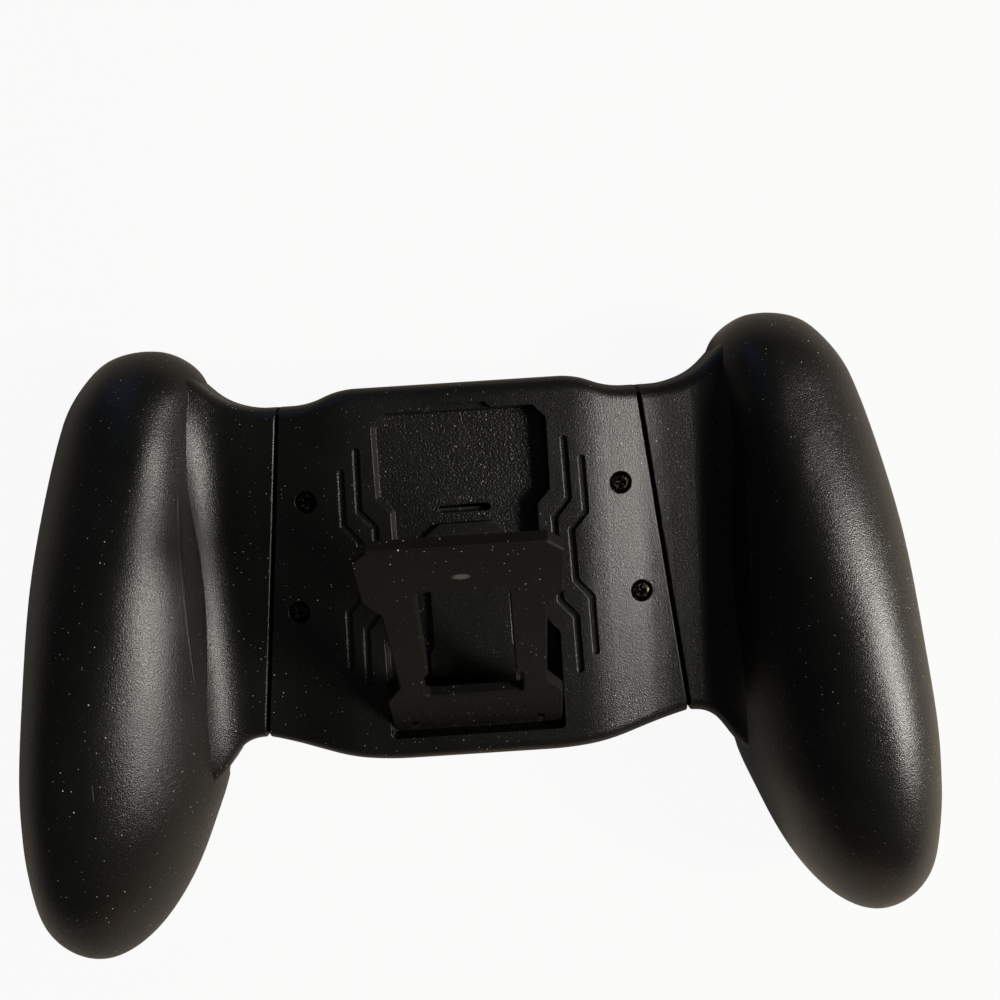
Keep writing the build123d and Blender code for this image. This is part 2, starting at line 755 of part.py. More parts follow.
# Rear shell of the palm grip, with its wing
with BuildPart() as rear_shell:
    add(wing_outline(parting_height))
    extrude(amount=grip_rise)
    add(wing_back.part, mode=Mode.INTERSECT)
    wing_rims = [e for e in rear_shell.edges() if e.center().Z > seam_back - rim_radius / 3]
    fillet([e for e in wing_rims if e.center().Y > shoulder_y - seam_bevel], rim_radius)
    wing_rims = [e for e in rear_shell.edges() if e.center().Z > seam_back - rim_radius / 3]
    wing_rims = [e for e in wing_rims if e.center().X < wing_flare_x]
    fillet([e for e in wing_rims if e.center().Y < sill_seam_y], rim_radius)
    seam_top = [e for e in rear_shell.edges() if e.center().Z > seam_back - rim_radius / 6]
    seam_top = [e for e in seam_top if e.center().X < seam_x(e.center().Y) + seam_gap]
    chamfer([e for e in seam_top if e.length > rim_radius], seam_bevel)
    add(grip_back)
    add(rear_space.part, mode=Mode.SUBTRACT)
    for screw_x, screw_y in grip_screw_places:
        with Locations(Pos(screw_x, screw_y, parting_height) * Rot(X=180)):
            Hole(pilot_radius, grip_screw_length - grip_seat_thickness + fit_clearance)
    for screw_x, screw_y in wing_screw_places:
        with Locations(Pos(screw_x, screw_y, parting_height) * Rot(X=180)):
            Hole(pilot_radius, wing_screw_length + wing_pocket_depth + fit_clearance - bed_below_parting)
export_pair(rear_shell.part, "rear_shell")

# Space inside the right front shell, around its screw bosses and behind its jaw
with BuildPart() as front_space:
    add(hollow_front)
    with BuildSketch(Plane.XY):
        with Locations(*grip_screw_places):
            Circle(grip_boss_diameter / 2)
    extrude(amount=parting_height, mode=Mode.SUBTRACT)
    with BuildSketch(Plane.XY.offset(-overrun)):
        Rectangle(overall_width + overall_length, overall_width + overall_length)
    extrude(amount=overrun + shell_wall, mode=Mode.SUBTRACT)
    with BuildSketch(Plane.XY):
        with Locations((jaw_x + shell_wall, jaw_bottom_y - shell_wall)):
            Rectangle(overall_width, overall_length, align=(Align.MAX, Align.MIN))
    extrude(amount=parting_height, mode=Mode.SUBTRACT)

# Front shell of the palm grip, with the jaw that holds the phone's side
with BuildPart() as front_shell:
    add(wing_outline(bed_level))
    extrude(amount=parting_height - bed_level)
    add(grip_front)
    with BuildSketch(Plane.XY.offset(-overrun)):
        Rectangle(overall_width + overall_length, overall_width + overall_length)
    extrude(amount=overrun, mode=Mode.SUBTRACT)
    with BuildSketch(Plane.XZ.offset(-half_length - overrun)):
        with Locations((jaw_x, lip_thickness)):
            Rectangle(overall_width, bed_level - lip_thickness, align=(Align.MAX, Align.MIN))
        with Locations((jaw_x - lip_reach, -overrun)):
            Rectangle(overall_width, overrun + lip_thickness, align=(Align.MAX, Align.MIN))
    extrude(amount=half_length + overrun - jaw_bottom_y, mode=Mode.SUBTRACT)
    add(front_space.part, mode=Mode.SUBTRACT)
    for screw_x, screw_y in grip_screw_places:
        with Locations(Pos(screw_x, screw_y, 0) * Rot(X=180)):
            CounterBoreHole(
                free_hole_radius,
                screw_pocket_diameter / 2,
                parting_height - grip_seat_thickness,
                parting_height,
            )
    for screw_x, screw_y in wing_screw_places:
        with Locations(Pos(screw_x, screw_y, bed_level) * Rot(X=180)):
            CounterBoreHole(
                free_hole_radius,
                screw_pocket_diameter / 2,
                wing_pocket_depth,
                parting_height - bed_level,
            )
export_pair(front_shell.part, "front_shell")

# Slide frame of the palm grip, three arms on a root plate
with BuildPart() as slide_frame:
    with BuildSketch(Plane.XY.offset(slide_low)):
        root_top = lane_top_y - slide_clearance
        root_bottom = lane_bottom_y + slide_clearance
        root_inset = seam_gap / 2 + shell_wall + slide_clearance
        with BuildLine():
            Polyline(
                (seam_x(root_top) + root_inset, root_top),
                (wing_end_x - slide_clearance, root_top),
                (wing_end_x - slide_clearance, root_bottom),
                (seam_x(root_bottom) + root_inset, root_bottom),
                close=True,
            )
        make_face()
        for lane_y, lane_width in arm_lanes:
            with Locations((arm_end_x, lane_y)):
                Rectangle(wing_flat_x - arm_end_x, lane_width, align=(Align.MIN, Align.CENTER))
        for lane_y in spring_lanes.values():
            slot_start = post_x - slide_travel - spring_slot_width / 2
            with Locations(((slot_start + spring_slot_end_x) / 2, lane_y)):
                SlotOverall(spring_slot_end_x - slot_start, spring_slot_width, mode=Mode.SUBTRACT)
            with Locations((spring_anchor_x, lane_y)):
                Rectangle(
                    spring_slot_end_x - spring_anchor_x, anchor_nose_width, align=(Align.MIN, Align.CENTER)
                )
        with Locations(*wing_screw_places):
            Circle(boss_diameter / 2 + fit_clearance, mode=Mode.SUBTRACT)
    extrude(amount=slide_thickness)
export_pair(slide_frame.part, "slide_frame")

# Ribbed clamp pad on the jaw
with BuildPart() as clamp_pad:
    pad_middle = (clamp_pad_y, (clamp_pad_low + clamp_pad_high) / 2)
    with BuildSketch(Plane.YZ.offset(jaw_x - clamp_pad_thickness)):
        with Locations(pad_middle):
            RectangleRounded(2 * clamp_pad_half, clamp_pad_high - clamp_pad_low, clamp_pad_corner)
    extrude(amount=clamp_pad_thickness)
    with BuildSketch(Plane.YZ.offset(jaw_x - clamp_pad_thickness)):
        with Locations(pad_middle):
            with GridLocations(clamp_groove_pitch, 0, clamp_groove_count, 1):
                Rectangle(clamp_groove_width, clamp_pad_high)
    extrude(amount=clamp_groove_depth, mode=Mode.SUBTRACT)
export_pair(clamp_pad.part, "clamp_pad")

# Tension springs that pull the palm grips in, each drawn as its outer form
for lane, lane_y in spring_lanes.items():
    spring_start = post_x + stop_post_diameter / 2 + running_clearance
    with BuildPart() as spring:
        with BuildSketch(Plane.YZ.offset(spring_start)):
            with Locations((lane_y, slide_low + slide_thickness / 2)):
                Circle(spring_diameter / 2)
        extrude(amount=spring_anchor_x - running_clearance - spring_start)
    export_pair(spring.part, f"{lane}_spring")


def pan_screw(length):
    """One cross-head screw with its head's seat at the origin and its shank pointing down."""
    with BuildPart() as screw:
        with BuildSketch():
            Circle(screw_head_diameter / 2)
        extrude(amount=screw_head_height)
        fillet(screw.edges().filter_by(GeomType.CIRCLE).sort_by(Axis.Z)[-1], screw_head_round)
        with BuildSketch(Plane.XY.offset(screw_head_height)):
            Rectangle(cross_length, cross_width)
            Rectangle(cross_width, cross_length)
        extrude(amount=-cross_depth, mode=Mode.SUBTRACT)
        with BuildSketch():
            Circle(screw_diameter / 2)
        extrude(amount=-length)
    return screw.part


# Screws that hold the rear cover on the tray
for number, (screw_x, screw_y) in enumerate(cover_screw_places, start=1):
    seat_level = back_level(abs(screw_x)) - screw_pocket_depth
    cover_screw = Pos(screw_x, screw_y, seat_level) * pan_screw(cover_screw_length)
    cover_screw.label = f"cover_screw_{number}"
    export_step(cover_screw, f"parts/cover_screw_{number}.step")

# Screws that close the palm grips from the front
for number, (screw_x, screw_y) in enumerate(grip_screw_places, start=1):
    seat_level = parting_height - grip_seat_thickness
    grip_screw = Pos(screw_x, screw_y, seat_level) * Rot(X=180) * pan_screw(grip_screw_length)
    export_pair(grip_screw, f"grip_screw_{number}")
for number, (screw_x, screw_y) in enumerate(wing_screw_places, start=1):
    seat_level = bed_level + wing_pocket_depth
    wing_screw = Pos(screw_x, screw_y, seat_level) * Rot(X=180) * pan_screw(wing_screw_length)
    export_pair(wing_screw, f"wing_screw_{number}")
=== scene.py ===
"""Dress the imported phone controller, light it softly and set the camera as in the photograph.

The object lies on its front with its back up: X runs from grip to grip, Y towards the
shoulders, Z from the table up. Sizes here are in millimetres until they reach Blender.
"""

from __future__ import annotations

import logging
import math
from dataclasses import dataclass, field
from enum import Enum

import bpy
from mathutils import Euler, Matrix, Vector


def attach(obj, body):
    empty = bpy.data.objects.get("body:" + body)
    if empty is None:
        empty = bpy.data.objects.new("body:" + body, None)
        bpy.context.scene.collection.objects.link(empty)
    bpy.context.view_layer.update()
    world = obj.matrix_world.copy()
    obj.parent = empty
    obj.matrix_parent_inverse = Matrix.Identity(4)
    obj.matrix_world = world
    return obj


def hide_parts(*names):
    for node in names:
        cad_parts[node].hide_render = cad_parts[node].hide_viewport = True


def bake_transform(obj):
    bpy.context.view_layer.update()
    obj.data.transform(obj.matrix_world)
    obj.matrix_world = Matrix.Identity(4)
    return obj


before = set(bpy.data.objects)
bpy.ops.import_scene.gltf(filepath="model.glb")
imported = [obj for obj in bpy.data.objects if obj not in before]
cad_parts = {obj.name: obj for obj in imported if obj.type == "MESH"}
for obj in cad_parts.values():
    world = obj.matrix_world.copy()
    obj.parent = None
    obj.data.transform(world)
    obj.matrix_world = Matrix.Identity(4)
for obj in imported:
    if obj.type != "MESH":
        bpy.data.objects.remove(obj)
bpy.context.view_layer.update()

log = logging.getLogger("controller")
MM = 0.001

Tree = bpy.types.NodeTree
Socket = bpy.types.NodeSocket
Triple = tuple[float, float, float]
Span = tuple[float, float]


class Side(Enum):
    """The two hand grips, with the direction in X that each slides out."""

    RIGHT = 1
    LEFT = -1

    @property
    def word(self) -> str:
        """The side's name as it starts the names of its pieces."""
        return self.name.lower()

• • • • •

● **Given instruction**: Write out, word for word, the line containing "obj.data.transform(world)" and every line after it to the end of the data above.

● **Response to this exercise**:
    obj.data.transform(world)
    obj.matrix_world = Matrix.Identity(4)
for obj in imported:
    if obj.type != "MESH":
        bpy.data.objects.remove(obj)
bpy.context.view_layer.update()

log = logging.getLogger("controller")
MM = 0.001

Tree = bpy.types.NodeTree
Socket = bpy.types.NodeSocket
Triple = tuple[float, float, float]
Span = tuple[float, float]


class Side(Enum):
    """The two hand grips, with the direction in X that each slides out."""

    RIGHT = 1
    LEFT = -1

    @property
    def word(self) -> str:
        """The side's name as it starts the names of its pieces."""
        return self.name.lower()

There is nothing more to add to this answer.